Below, is a summary of the 3 corpus documents.

File Number of Lines Longest Line Number of Words File Size (MB)
Blogs 899,288 40,833 37,334,147 200.42
News 1,010,242 11,384 34,372,530 196.28
Twitter 2,360,148 140 30,373,603 159.36

Blogs, our largest file, has the most number of words (over 37 million) but the least number of lines. The longest line in the blogs file (over 40 thousand characters) indicate that this file comprises of longer sentences and lengthier expression of ideas. News, our second largest file, also has the second largest number of lines (over 1 million), number of words (over 34 million) and longest line (over 11 thousand).
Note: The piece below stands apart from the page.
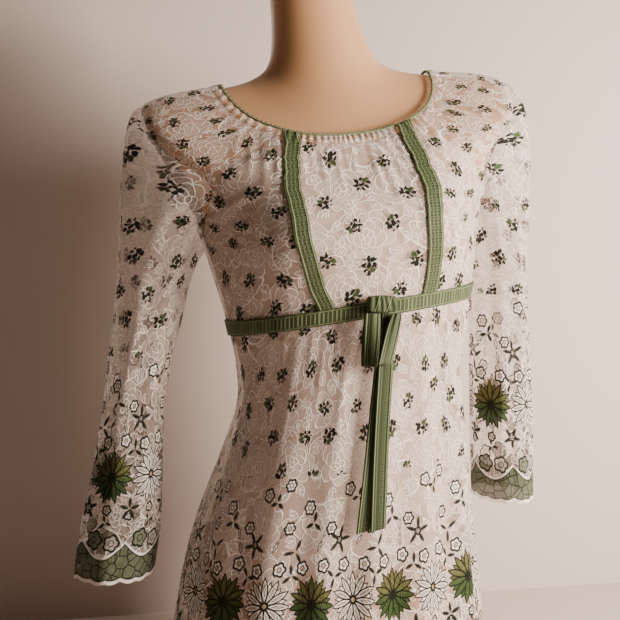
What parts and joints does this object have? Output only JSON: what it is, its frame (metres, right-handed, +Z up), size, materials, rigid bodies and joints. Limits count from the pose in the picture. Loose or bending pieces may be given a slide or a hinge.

I would consider the news file a good middle ground for sentence length and variety of word usage and ideas. Lastly, our Twitter file comprises of short phrases (maximum 140 characters). The Twitter file consequently has the most number of lines (over 2 million) and the least number of words (over 30 million).

Sampling

Due to the large size of these files, processing the entire contents on a local computer proved to be very time consuming. So, I chose to sample the data in order to move forward as quickly as possible. For each individual corpus, I chose to randomly sample 40% (configurable) of the document prior to performing exploratory analysis. After performing exploratory analysis on each individual corpus, I chose to set a sampling percentage of 10% (configurable) for each file and combined them into a single file. The code below is how this was accomplished for the full sample:

set.seed(892)
sample_pct <- .1
blogs_data_sample <- blogs_data[sample(1:blogs_lines, blogs_lines*sample_pct)]
news_data_sample <- news_data[sample(1:news_lines, news_lines*sample_pct)]
twitter_data_sample <- twitter_data[sample(1:twitter_lines, twitter_lines*sample_pct)]
sample_data <- list(blogs_data_sample, news_data_sample, twitter_data_sample)

Common Words

Words were independently analyzed in each of the corpus files (at the higher sample rate of 40%). Subsequently all files were combined and analyzed (at a lower sample rate of 10%). The most frequent words varied per corpus, however, the words “will”, “just”, and “can” made the top 10 in all 3 documents. The barplot and word cloud graphics below show the details.

Blogs Data File

Below is a summary of the most frequent words based on the blogs sampled data:

News Data File

Below is a summary of the most frequent words bases on the news sampled data:

Twitter Data File

Below is a summary of the most frequent words based on the twitter sampled data:

Full Data

Below is a summary of the most frequent words base on the full sampled data:

Future Plans

We will use the sampled data analyzed above to create a statistical model (based on N-grams/Markov Models) to predict the next word in a phrase/sentence. The model created will subsequently be tested and tweaked to strike a good balance between accuracy and speed. This will be an iterative process and may require additional techniques (such as Katz’s back-off model and/or new data sources.

Appendix

Below is the full R processing code used in part to generate this report:

library(tm)
library(RWekajars)
library(RWeka)
library(wordcloud)
require(openNLP)
require(reshape)
set.seed(892)
sample_pct <- .4
setwd("~/ACADEMICS/datascience/Final Capstone")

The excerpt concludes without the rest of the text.